Il y a quelques jours de cela j’ai consulté, avec un jeune externe, un patient qui présentait une douleur au niveau de l’hypochondre droit. Compte tenu de cette anomalie clinique, je me suis empressé de demander à l’étudiant quels diagnostics il devait évoquer devant ce tableau. Ce dernier a été assez prolixe et a pu me donner les principales étiologies pouvant être responsables de cette douleur : cholécystite, pancréatite, lithiase rénale, et pathologie colique.
Outre la demande d’examens biologiques qu’il est nécessaire de réaliser dans ce contexte, je l’ai questionné sur les autres examens paracliniques utiles pour mieux appréhender cette situation. Il m’a expliqué que les recommandations préconisaient en premier lieu de prescrire une échographie abdominale (examen non invasif). C’est alors que j’ai esquissé un sourire quelque peu moqueur pour lui faire comprendre que sa réponse n’était pas adaptée. Je lui ai expliqué que l’examen de choix était en premier lieu le scanner abdominal.

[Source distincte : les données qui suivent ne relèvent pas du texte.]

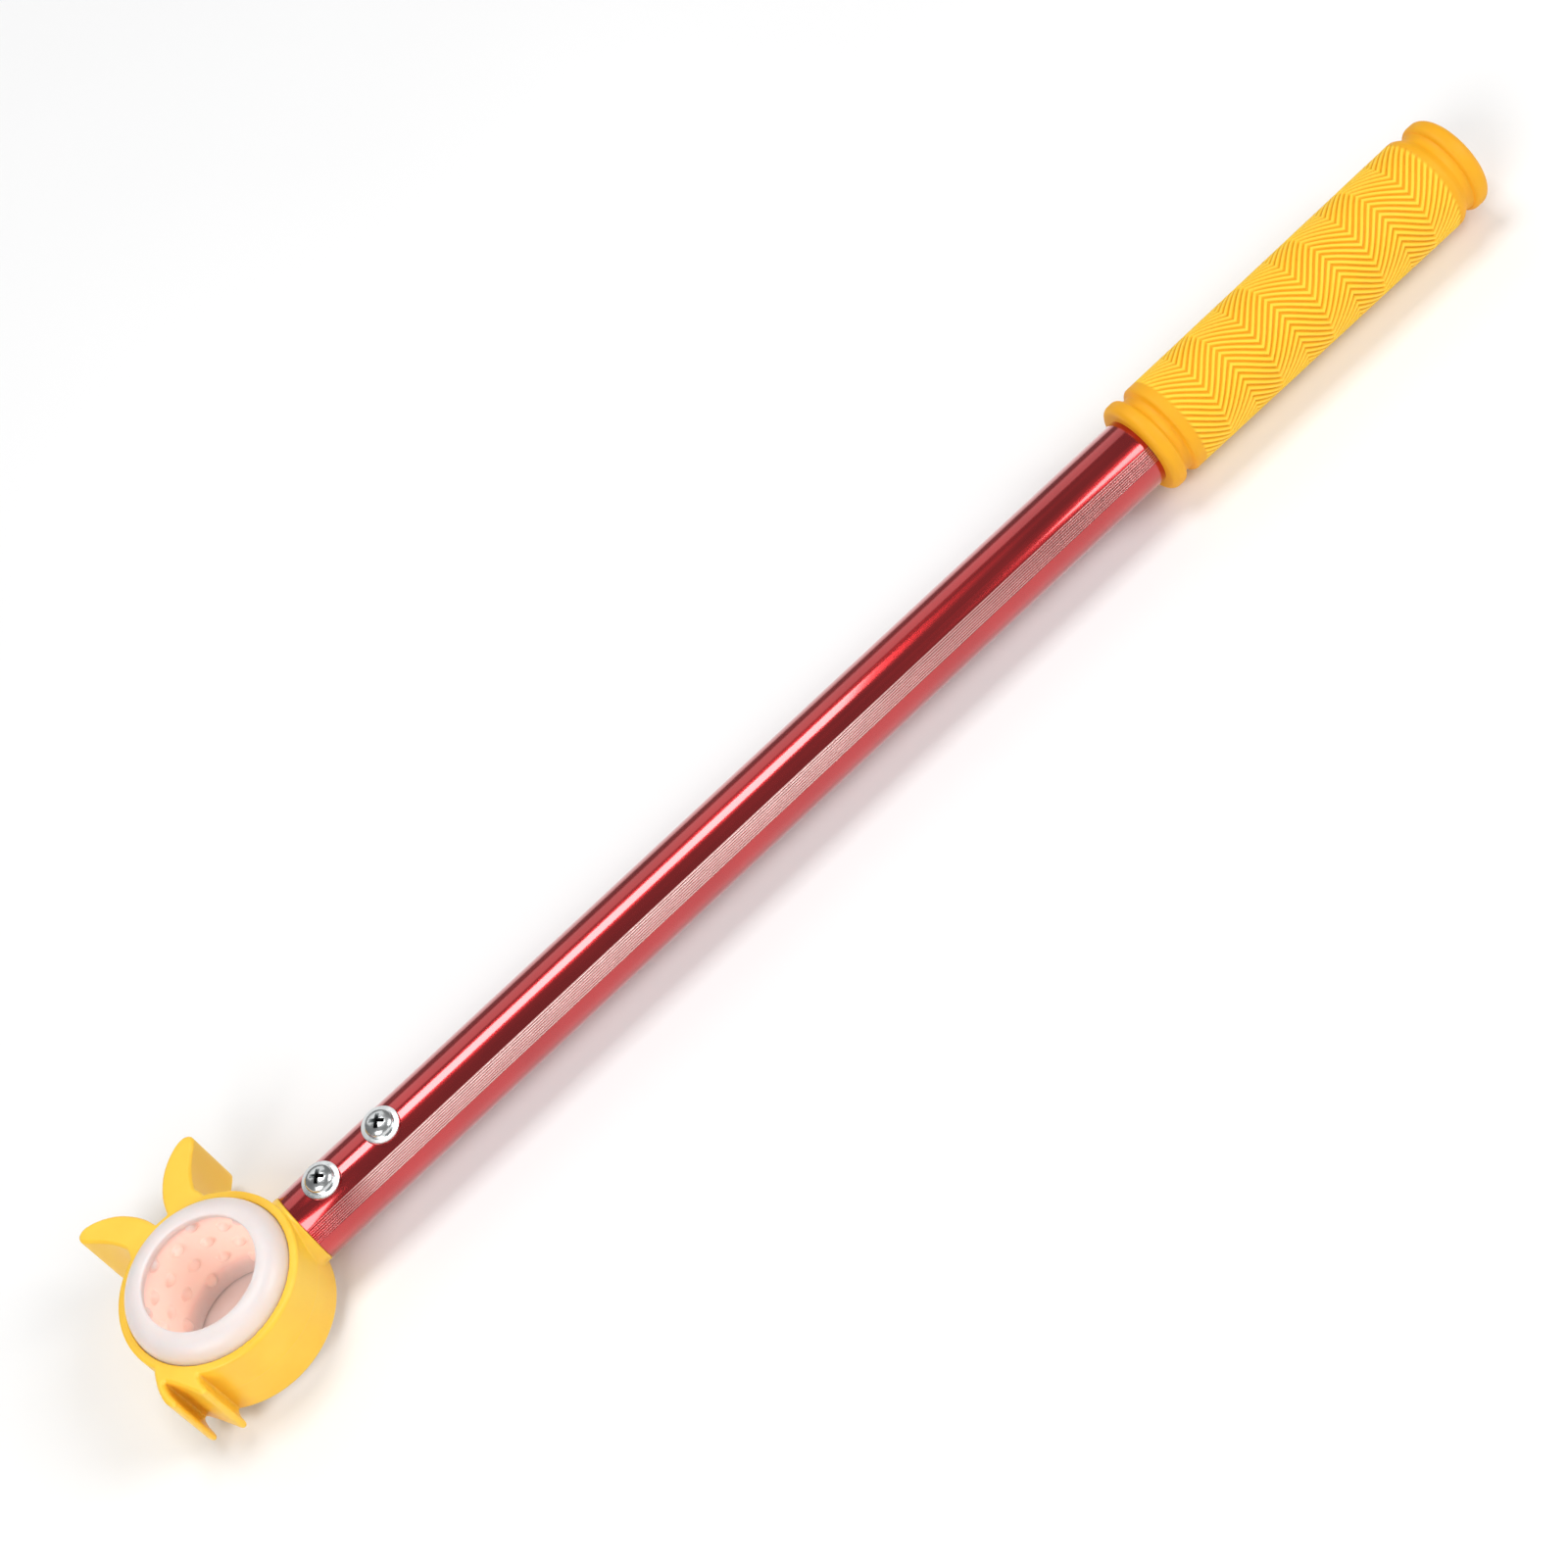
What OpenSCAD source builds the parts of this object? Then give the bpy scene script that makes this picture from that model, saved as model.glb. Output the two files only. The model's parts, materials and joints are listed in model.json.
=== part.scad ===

Les recommandations des sociétés savantes doivent être adaptées aux réalités du terrain
Entre parole dogmatique et réalité
Ma réponse l’a quelque peu surpris car cette exploration complémentaire est assez invasive, et doit être effectuée en 2e temps selon cet étudiant. En fait je lui ai rétorqué que son raisonnement était parfait, mais qu’entre les paroles dogmatiques des maîtres, et la réalité, il y avait une grande différence. En effet actuellement dans mon secteur (je pense qu’il en est de même pour de nombreux secteurs ruraux), il est impossible d’obtenir un rendez-vous d’échographie abdominale avant deux mois. Par contre, dans la même semaine il est possible d’obtenir une place pour effectuer un scanner abdominal.
Cette « absurdité » tient essentiellement au fait que l’échographie est un geste opérateur dépendant, et de ce fait nécessite la participation d’un radiologue, ce qui n’est pas le cas du scanner qui peut être interprété à distance par un spécialiste qui peut en regarder rapidement trois ou quatre en un laps de temps très court.
Tout cela pour dire que les recommandations des sociétés savantes doivent être adaptées aux réalités du terrain.
Le médecin généraliste de demain va devenir un spécialiste expert dans de nombreux domaines !
Bien entendu de nombreux confrères nous expliquent qu’il est possible pour un médecin généraliste de se former pour devenir un échographiste assez performant. C’est très bien, mais le généraliste va devoir également devenir un expert en dermatologie, en neurologie (exemple de spécialités où le nombre de confrères est très restreint dans notre secteur).
Je suis passionné par la dermatologie, et je réalise certains actes techniques (exérèse de carcinomes notamment) normalement effectués par les collègues de cette spécialité.
Cependant je souhaite souligner que je suis un couteau suisse, et je dois être également capable d’être performant dans d’autres spécialités comme la cardiologie, la neurologie, la pédiatrie… De ce fait je ne peux pas avoir l’outrecuidance de dire que je suis dermatologue, car je n’ai pas effectué les mêmes études. Mon expertise, même si elle est assez développée, ne vaut pas celle d’un confrère pratiquant cette spécialité, ce qui est parfois stressant.
Tout cela pour dire que le champ de compétence des généralistes s’élargit, et on demande à ce professionnel de santé d’être plus performant qu’il y a 30 ans de cela. Cette situation est d’autant plus mal vécue par certains collègues, cela d’autant plus que nos organismes de tutelle ne reconnaissent pas notre rôle qui n’est pas suffisamment valorisé au plan pécuniaire, mais aussi au plan moral.
Cette modification du champ d’activité, mais aussi l’importance de notre rôle au sein de la société, doivent être mieux compris par les pouvoirs publics. En effet, compte tenu du manque important de confrères spécialistes, le généraliste devient la pierre angulaire du système de soins avec des savoirs qui doivent être de plus en plus affûtés.